INSTRUCTION: Locate each line below that includes "update" and reproduce it.

EXERCISE DATA:
——————————

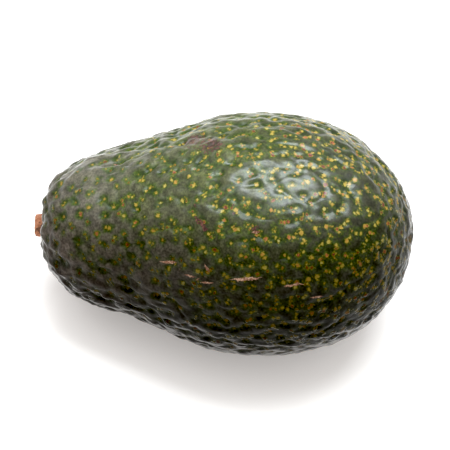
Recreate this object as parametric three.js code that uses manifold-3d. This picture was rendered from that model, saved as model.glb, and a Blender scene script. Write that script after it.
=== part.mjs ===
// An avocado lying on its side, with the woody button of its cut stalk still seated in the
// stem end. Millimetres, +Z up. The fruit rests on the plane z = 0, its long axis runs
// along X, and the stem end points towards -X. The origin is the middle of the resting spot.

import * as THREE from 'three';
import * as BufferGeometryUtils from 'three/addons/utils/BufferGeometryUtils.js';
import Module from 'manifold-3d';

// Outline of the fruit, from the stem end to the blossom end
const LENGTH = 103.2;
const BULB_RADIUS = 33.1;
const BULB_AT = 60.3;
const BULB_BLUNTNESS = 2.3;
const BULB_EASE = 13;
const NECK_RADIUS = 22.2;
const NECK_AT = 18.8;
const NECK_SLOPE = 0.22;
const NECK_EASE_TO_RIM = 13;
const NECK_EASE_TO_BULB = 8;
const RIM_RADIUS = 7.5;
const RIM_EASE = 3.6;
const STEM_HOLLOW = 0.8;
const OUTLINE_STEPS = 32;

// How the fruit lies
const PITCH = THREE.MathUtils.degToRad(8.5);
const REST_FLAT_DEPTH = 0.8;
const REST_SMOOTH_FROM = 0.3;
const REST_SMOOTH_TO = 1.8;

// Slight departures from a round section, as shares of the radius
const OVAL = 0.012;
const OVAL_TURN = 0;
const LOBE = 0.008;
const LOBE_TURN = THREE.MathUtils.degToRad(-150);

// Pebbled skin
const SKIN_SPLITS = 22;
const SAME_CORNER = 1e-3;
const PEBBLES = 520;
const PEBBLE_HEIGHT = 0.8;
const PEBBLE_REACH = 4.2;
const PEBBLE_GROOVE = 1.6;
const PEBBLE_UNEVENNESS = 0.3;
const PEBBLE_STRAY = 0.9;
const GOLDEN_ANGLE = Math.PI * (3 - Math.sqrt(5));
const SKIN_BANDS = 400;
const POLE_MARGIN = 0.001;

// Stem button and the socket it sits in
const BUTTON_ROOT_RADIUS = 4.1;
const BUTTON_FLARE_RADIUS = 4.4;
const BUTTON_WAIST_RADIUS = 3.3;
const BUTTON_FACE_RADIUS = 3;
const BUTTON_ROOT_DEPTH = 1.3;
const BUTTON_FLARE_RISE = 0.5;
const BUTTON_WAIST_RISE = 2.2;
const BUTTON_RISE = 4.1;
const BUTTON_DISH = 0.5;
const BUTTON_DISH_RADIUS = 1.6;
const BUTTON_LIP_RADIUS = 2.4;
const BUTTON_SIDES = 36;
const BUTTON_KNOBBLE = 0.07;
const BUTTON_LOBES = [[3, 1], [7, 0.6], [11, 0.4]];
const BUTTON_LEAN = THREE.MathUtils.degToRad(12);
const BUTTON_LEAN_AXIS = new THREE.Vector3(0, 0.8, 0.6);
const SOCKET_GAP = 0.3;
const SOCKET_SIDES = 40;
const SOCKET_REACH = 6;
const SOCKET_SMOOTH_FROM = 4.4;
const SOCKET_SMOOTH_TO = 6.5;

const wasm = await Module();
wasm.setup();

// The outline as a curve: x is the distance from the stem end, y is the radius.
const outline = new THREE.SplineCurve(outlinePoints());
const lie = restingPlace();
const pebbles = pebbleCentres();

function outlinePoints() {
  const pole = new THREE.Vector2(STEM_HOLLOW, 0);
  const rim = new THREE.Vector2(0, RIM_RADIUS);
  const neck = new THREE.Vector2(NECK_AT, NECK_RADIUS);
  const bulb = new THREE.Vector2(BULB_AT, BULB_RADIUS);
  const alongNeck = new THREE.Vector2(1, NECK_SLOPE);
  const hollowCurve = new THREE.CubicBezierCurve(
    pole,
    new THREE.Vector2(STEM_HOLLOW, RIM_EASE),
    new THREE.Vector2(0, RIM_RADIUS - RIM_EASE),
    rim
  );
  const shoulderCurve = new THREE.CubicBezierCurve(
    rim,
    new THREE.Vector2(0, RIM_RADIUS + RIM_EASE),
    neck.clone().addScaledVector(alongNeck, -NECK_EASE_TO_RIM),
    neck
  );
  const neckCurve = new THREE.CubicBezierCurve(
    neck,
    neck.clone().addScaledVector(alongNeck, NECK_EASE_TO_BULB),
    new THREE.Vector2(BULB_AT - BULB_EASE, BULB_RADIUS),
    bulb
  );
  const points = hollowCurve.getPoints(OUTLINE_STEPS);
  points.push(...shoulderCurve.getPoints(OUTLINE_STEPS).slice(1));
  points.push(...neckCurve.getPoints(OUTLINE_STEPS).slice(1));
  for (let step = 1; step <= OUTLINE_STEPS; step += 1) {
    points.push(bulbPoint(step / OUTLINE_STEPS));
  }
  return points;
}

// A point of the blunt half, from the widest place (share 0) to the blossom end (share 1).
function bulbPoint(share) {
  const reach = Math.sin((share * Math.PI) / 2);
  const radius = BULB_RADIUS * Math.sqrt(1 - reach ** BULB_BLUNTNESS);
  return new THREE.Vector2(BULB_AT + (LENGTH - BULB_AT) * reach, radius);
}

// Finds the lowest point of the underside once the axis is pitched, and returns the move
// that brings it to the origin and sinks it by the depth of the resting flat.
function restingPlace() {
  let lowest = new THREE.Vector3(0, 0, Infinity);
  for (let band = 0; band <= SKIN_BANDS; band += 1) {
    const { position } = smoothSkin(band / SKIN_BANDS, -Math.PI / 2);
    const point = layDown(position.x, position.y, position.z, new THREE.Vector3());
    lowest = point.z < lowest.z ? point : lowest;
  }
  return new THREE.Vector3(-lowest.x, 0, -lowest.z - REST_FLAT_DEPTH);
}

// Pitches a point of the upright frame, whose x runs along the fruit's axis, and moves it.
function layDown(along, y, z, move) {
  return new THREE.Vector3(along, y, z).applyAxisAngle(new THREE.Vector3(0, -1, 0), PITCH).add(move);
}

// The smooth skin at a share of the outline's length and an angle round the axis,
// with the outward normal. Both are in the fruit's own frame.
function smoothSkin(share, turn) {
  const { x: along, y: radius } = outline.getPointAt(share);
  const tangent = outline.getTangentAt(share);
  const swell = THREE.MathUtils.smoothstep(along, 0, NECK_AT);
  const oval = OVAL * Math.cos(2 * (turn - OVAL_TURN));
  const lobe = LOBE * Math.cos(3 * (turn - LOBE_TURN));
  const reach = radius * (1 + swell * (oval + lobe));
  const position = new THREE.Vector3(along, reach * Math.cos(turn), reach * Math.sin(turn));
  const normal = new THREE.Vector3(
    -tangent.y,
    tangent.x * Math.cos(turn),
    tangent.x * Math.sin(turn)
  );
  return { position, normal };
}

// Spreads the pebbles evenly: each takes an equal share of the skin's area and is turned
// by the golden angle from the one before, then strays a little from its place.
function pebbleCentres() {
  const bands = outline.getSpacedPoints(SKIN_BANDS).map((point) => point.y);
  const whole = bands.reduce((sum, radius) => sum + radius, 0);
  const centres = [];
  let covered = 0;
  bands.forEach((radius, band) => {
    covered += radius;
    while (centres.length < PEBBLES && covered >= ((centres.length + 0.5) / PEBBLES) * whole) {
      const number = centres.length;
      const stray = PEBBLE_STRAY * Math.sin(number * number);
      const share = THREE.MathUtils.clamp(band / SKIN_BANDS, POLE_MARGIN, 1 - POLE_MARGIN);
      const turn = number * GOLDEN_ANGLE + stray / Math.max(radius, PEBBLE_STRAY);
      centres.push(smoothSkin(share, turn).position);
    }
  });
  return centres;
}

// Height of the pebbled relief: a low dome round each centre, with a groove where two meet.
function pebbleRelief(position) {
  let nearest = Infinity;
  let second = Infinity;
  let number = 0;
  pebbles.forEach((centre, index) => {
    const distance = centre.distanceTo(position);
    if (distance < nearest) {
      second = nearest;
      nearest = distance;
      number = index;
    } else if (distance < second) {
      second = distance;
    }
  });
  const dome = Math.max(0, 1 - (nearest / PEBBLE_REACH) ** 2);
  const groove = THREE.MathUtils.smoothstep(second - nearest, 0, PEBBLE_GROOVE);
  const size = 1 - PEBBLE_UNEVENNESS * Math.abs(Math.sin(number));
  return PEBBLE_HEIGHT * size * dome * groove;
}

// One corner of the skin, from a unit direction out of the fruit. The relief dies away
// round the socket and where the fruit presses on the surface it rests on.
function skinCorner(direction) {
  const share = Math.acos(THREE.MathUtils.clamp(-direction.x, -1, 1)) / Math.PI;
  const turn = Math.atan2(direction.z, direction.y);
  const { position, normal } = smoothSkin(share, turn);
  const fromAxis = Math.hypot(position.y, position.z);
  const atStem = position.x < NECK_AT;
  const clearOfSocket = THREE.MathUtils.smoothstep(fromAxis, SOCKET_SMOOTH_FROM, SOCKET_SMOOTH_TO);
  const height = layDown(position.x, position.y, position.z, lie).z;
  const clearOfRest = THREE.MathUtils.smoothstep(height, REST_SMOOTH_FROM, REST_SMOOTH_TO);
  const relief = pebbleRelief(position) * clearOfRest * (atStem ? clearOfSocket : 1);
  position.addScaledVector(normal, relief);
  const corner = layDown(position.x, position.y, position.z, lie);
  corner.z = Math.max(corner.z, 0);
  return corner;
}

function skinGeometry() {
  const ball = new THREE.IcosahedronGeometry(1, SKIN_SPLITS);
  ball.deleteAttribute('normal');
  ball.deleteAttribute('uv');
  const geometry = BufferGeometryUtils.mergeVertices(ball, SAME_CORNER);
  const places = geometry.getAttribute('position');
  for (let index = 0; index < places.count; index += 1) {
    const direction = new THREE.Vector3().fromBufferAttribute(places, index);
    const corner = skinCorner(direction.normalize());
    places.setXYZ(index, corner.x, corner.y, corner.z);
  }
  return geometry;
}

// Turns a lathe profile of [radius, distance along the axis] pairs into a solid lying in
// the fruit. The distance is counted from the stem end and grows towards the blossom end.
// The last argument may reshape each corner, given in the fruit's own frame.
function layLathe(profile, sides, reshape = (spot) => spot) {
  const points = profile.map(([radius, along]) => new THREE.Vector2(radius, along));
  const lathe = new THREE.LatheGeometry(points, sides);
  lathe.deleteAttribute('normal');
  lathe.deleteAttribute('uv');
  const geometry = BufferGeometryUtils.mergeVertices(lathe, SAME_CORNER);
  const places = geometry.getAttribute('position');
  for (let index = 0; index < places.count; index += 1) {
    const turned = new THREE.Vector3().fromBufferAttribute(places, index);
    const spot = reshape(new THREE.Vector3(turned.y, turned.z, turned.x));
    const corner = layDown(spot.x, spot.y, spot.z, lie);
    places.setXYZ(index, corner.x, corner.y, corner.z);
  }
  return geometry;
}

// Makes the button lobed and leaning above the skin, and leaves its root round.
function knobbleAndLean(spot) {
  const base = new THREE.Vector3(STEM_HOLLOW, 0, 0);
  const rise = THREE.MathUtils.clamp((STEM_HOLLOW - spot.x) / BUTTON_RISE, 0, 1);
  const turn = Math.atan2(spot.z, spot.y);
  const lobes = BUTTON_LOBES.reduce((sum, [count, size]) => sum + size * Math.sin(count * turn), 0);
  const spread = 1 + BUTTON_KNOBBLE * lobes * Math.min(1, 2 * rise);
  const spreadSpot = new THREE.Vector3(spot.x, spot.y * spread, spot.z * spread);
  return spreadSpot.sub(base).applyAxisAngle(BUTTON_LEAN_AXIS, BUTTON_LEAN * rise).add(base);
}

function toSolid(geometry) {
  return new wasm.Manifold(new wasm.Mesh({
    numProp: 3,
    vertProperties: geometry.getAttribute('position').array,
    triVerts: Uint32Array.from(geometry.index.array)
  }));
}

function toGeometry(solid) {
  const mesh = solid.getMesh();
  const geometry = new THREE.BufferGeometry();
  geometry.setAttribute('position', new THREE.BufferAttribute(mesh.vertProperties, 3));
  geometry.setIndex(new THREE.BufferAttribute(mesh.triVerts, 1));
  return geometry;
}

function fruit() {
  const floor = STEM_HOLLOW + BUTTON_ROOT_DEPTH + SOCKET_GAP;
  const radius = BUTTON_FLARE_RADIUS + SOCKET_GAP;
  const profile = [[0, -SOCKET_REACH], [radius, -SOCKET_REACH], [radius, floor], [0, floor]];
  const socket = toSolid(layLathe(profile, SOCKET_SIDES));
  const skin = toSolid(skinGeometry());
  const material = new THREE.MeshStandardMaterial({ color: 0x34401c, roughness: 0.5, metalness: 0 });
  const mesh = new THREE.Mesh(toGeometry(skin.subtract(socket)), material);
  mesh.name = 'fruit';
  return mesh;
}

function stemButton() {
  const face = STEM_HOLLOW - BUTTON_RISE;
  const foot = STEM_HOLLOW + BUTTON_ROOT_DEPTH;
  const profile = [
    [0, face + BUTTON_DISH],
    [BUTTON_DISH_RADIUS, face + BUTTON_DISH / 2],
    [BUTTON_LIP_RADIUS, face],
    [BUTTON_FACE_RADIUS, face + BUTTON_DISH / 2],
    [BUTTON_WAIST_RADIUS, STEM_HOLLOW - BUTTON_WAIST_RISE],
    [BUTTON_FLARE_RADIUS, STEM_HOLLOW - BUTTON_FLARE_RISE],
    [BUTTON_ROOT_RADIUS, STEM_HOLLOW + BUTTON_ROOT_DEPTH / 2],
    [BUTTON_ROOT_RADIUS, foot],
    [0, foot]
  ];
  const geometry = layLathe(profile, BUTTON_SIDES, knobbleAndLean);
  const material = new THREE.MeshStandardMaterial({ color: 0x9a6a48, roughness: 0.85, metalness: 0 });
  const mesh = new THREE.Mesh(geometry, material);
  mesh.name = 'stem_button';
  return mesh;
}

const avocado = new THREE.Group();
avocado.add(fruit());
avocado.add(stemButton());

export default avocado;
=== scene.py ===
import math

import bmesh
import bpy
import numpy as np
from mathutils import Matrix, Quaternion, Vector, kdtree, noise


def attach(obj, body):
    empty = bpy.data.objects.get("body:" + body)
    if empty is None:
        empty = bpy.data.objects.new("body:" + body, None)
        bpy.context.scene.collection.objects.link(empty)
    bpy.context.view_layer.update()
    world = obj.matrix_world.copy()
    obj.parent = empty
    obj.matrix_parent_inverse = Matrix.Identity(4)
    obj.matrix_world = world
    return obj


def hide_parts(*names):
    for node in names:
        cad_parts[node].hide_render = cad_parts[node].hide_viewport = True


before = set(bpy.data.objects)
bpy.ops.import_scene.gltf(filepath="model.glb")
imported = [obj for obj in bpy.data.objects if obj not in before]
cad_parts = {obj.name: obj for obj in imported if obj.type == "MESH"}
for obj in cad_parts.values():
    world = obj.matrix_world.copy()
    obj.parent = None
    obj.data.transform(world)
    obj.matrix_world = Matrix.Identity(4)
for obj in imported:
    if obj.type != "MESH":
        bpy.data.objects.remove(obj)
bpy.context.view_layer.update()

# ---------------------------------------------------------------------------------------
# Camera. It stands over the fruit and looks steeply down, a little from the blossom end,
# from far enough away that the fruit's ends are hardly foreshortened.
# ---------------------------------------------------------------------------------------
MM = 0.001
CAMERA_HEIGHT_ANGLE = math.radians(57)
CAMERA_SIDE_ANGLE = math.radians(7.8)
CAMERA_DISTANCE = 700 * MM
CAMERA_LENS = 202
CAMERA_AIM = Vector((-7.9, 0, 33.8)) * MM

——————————

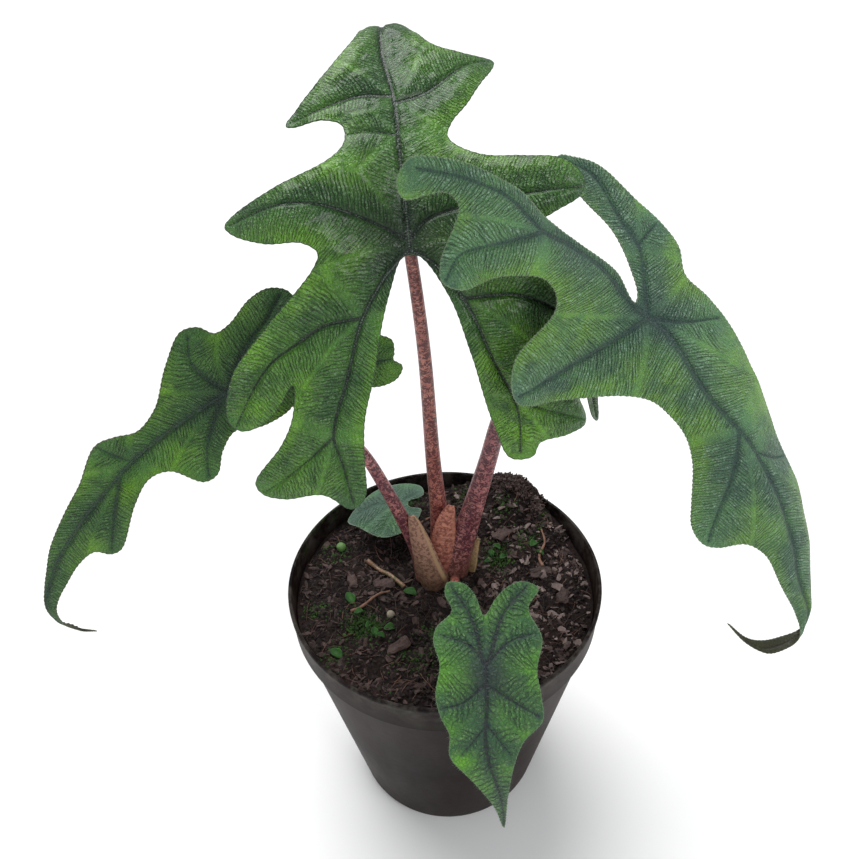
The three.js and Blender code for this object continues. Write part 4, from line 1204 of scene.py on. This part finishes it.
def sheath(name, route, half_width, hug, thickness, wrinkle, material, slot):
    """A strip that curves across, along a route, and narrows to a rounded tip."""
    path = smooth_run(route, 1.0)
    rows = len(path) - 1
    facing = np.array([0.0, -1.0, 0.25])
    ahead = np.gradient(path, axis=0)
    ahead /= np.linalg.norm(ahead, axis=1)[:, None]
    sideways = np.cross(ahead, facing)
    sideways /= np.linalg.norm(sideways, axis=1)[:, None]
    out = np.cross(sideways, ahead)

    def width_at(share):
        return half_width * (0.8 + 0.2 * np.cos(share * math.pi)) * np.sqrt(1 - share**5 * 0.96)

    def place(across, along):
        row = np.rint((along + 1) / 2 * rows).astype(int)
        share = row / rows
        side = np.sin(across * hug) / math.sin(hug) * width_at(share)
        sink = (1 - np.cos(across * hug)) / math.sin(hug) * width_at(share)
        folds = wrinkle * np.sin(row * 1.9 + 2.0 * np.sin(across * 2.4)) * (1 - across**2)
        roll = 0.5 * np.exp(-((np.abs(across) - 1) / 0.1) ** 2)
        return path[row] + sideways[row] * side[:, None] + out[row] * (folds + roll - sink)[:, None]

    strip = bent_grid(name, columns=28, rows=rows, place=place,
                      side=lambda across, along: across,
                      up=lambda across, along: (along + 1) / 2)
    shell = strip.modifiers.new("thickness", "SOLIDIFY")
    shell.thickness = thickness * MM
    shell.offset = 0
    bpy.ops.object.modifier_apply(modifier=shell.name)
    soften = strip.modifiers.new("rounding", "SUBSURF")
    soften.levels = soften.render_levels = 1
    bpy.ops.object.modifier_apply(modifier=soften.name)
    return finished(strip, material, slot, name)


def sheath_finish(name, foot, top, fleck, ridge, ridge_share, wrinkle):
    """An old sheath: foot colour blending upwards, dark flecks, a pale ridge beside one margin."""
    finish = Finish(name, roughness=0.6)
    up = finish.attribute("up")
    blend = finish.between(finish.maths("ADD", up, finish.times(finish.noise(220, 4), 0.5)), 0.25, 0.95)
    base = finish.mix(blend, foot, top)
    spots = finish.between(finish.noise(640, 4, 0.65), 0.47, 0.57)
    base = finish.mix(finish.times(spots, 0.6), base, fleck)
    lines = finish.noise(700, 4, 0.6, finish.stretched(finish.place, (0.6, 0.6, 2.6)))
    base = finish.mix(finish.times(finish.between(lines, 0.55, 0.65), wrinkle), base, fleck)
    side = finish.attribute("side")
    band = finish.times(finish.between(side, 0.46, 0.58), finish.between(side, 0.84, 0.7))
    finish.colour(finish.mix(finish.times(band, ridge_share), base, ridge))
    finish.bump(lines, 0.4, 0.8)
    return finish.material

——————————

REPLY TO THE TASK:
    bpy.context.view_layer.update()
bpy.context.view_layer.update()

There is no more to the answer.